Boxing Day, the day after Christmas, is one of the largest shopping days of the year, but it’s only the beginning of Britain’s astronomical success with post-Christmas sales this season. With prices being slashed left and right, the nation is seeing the largest business boom during the 2015 Boxing Day sales, with Selfridges achieving their most lucrative hour in the history of the company, and John Lewis noting an increase of 17.7 percent as compared to Boxing Day last year. Harrods’ success, on the other hand, comes with a forecast, with their expectation of one million customers within a four-week period following December 26.
Selfridges’ now-record hour, which comes in the company’s 106th year, showed an intake of 2 million pounds, which translates to nearly 3 million U.S. dollars. Workers opened the doors at 9 a.m. to a screaming crowd, which then proceeded to storm the store and give the store this large profit by 10.
Harrods decided to host a special performance featuring cast members of “The Elf,” a musical adapted from a movie of the same name starring Will Ferrell. This musical addition is likely to spark some attention, thus more shoppers, to the store and its sales.
But this projection is also boosted by the fact that Boxing Day fell on a Saturday this year. This means Boxing Day isn’t technically a public holiday, since it will be extended through Monday to make up for the weekend. This gives shoppers the perfect excuse to get out and scoop of savings without having to worry about getting back into their routines quite yet.
Over the whole weekend, London’s West End is estimating to bring in more than 100 million pounds, which translates to nearly 150 million U.S. dollars.
Shoppers from the U.K. aren’t the only ones these stores are looking to for business.
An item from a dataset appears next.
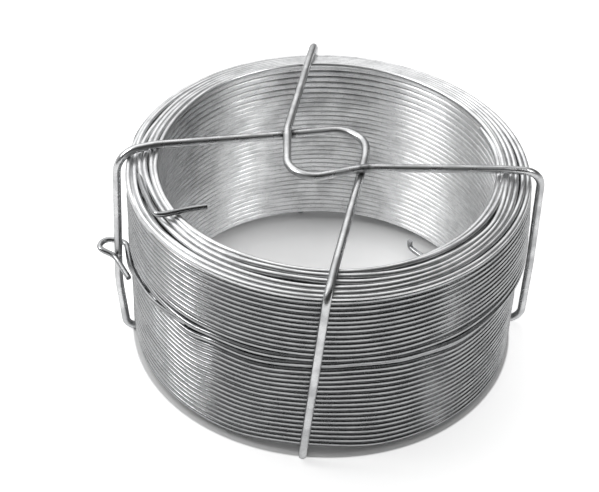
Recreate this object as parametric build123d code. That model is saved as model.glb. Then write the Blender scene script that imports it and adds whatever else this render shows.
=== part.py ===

New West End Company, a group which represents over 600 retail shops around London, said that London also sees many shoppers flying in internationally every year for Boxing Day, and this year will be no exception, especially with the convenient Saturday placement.
“We expect international shoppers from China, the Middle East, and South East Asia to be among those leading the spending on the day as travelers from these countries have accounted for nearly 40 percent of tax-free spending over 2015,” CEO of New West End Company Jace Tyrell told WWD. “Visitors from China are often among the highest spenders, with the average spend per visit 1,250 pounds, or $1,864 in 2015.”
“During November, sales to American shoppers jumped 51 percent when compared to the same month last year, and we expect this trend to continue throughout the festive season as the interest rate rise within the States will create even better value for the trans-Atlantic shopper,” Tyrell added.
In other words, it seems London is the place everyone wants to flock to for those final end-of-the-year deals. But unfortunately, as with any large shopping day, there was a bit of violence sprinkled in with the great deals. On Saturday, two men began a fight bearing knives at the Intu shopping center southeast London shopping center. Bystanders were forced to vacate the area, and one knife-wielding man was taken into custody, suffering a head injury, while the other man has yet to be found.
“Officers have recovered two knives and are seeking to trace a man who was seen running off, possibly discarding a weapon,” said a Scotland Yard spokeswoman.
This incident was not linked with anything worthy of raising alarm. More than likely, it was just a brawl between two disgruntled shoppers. But that didn’t ruin the festivities of the day, as many businesses saw a much-expected profit. And shoppers from around the world got their hands on the deals they were looking for.